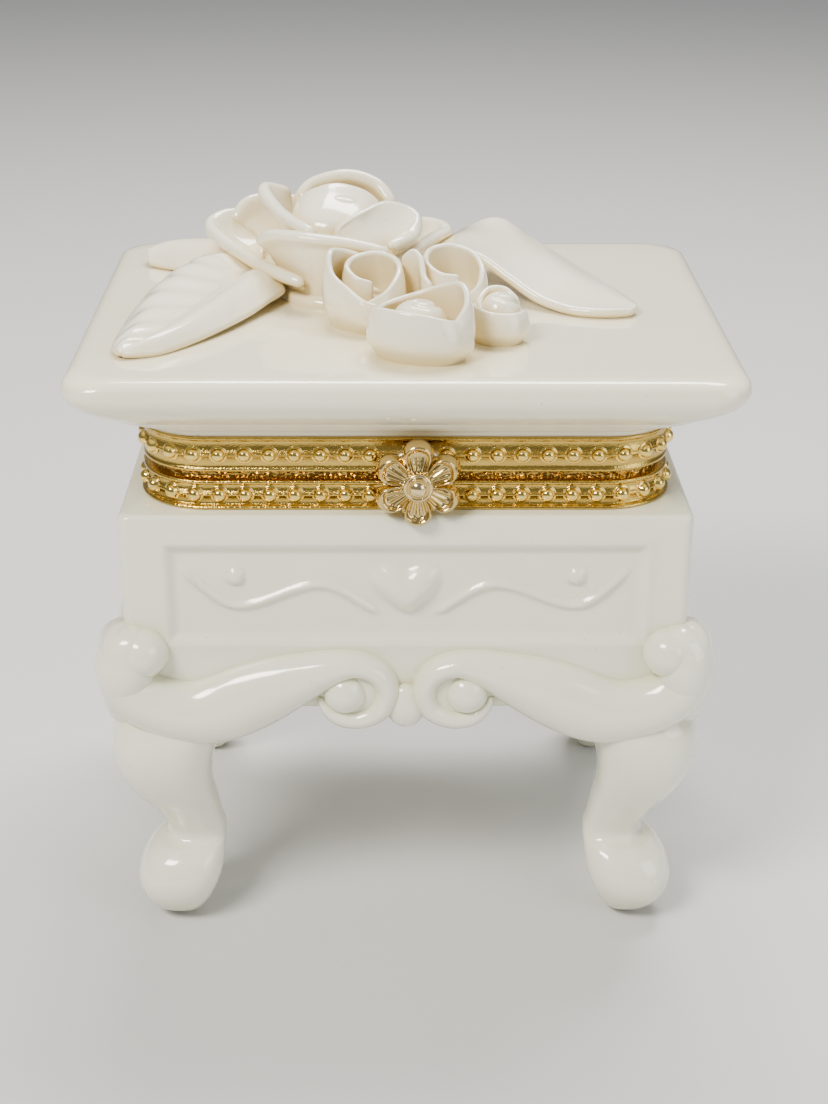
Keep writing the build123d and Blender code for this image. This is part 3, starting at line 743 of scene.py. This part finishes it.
def beading(name, z, body, node):
    """One bead shaped once, then copied to every seat round a rim."""
    first = bent_grid(name, 16, 12, round_bead)
    close_ends(first)
    beads = []
    for x, y, nx, ny in bead_seats():
        bead = bpy.data.objects.new(name + "_bead", first.data.copy())
        bpy.context.scene.collection.objects.link(bead)
        facing = Matrix.Rotation(math.atan2(ny, nx), 4, "Z")
        bead.data.transform(Matrix.Translation(Vector((x, y, z)) * mm) @ facing)
        beads.append(bead)
    bpy.data.objects.remove(first)
    bpy.ops.object.select_all(action="DESELECT")
    for bead in beads:
        bead.select_set(True)
    bpy.context.view_layer.objects.active = beads[0]
    bpy.ops.object.join()
    beads[0].name = name
    settle(beads[0], bead_gilt, body, "gilt_bead", node)


beading("lower_beads", lower_bead_z, "base", "lower_beading")
beading("upper_beads", upper_bead_z, "lid", "upper_beading")


# --- Hinge, catch, collar and bedding ----------------------------------------------------
# The hinge is two gilt leaves soldered to the rims' backs, turning on a headed pin; the
# collar in the gap is rough gilt strip; white plaster beds each rim on its neck.
hinge_gilt = gilt("hinge_gilt", (0.68, 0.48, 0.15), (0.28, 0.17, 0.04), 0.2, 1400.0, 0.1)
rough_gilt = gilt("rough_gilt", (0.46, 0.27, 0.06), (0.10, 0.05, 0.01), 0.12, 1300.0, 1.0)
plaster = bpy.data.materials.new("bedding_plaster")
plaster.use_nodes = True
plaster_nodes = plaster.node_tree.nodes
grit = plaster_nodes.new("ShaderNodeTexNoise")
grit.inputs["Scale"].default_value = 1800.0
plaster_tone = plaster_nodes.new("ShaderNodeMapRange")
plaster_tone.inputs["To Min"].default_value = 0.55
plaster_tone.inputs["To Max"].default_value = 0.85
plaster.node_tree.links.new(grit.outputs["Fac"], plaster_tone.inputs["Value"])
plaster_shader = plaster_nodes["Principled BSDF"]
plaster.node_tree.links.new(plaster_tone.outputs["Result"], plaster_shader.inputs["Base Color"])
plaster_shader.inputs["Roughness"].default_value = 0.9
for node, material in (
    ("hinge_leaf_lower", hinge_gilt),
    ("hinge_leaf_upper", hinge_gilt),
    ("hinge_pin", hinge_gilt),
    ("catch_stud", hinge_gilt),
    ("clasp_tongue", hinge_gilt),
    ("bezel_collar", rough_gilt),
    ("lower_cement", plaster),
    ("upper_cement", plaster),
):
    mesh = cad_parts[node].data
    mesh.materials.clear()
    mesh.materials.append(material)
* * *
### TASK DETAILS
Extract the full listing and reproduce each line exactly.

### REPLY TO THE EXERCISE
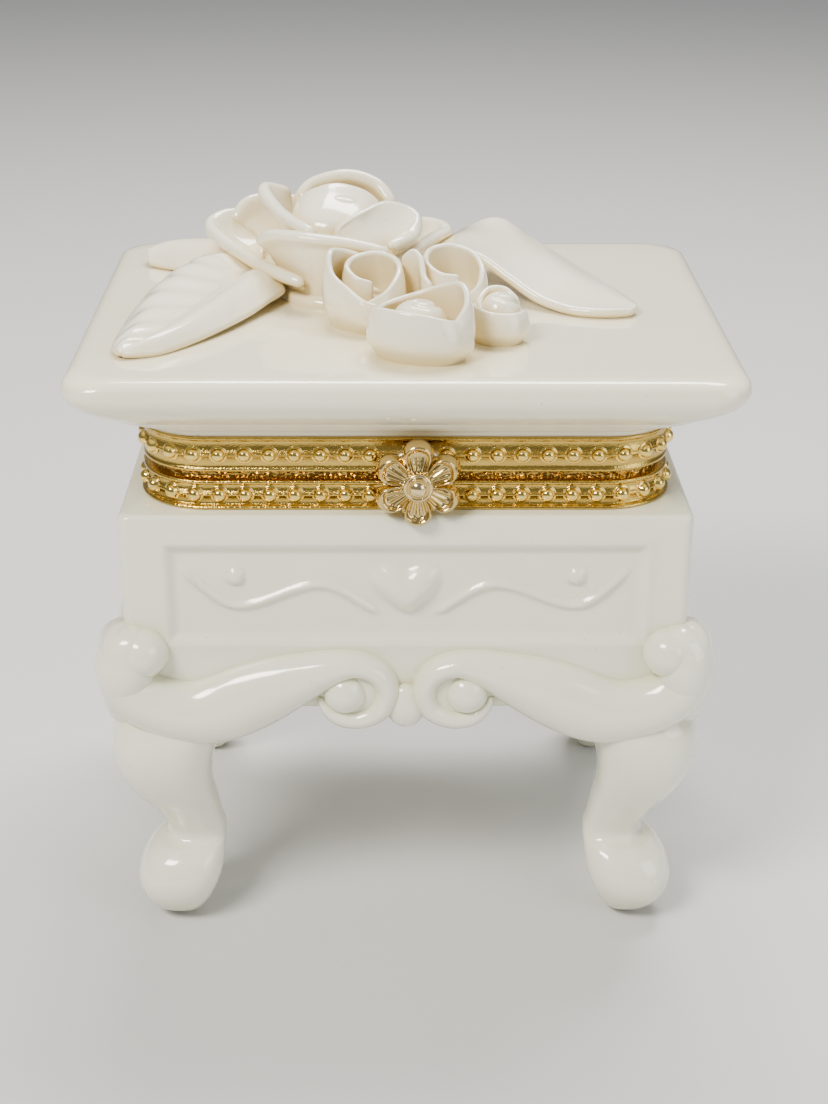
Keep writing the build123d and Blender code for this image. This is part 3, starting at line 743 of scene.py. This part finishes it.
def beading(name, z, body, node):
    """One bead shaped once, then copied to every seat round a rim."""
    first = bent_grid(name, 16, 12, round_bead)
    close_ends(first)
    beads = []
    for x, y, nx, ny in bead_seats():
        bead = bpy.data.objects.new(name + "_bead", first.data.copy())
        bpy.context.scene.collection.objects.link(bead)
        facing = Matrix.Rotation(math.atan2(ny, nx), 4, "Z")
        bead.data.transform(Matrix.Translation(Vector((x, y, z)) * mm) @ facing)
        beads.append(bead)
    bpy.data.objects.remove(first)
    bpy.ops.object.select_all(action="DESELECT")
    for bead in beads:
        bead.select_set(True)
    bpy.context.view_layer.objects.active = beads[0]
    bpy.ops.object.join()
    beads[0].name = name
    settle(beads[0], bead_gilt, body, "gilt_bead", node)


beading("lower_beads", lower_bead_z, "base", "lower_beading")
beading("upper_beads", upper_bead_z, "lid", "upper_beading")


# --- Hinge, catch, collar and bedding ----------------------------------------------------
# The hinge is two gilt leaves soldered to the rims' backs, turning on a headed pin; the
# collar in the gap is rough gilt strip; white plaster beds each rim on its neck.
hinge_gilt = gilt("hinge_gilt", (0.68, 0.48, 0.15), (0.28, 0.17, 0.04), 0.2, 1400.0, 0.1)
rough_gilt = gilt("rough_gilt", (0.46, 0.27, 0.06), (0.10, 0.05, 0.01), 0.12, 1300.0, 1.0)
plaster = bpy.data.materials.new("bedding_plaster")
plaster.use_nodes = True
plaster_nodes = plaster.node_tree.nodes
grit = plaster_nodes.new("ShaderNodeTexNoise")
grit.inputs["Scale"].default_value = 1800.0
plaster_tone = plaster_nodes.new("ShaderNodeMapRange")
plaster_tone.inputs["To Min"].default_value = 0.55
plaster_tone.inputs["To Max"].default_value = 0.85
plaster.node_tree.links.new(grit.outputs["Fac"], plaster_tone.inputs["Value"])
plaster_shader = plaster_nodes["Principled BSDF"]
plaster.node_tree.links.new(plaster_tone.outputs["Result"], plaster_shader.inputs["Base Color"])
plaster_shader.inputs["Roughness"].default_value = 0.9
for node, material in (
    ("hinge_leaf_lower", hinge_gilt),
    ("hinge_leaf_upper", hinge_gilt),
    ("hinge_pin", hinge_gilt),
    ("catch_stud", hinge_gilt),
    ("clasp_tongue", hinge_gilt),
    ("bezel_collar", rough_gilt),
    ("lower_cement", plaster),
    ("upper_cement", plaster),
):
    mesh = cad_parts[node].data
    mesh.materials.clear()
    mesh.materials.append(material)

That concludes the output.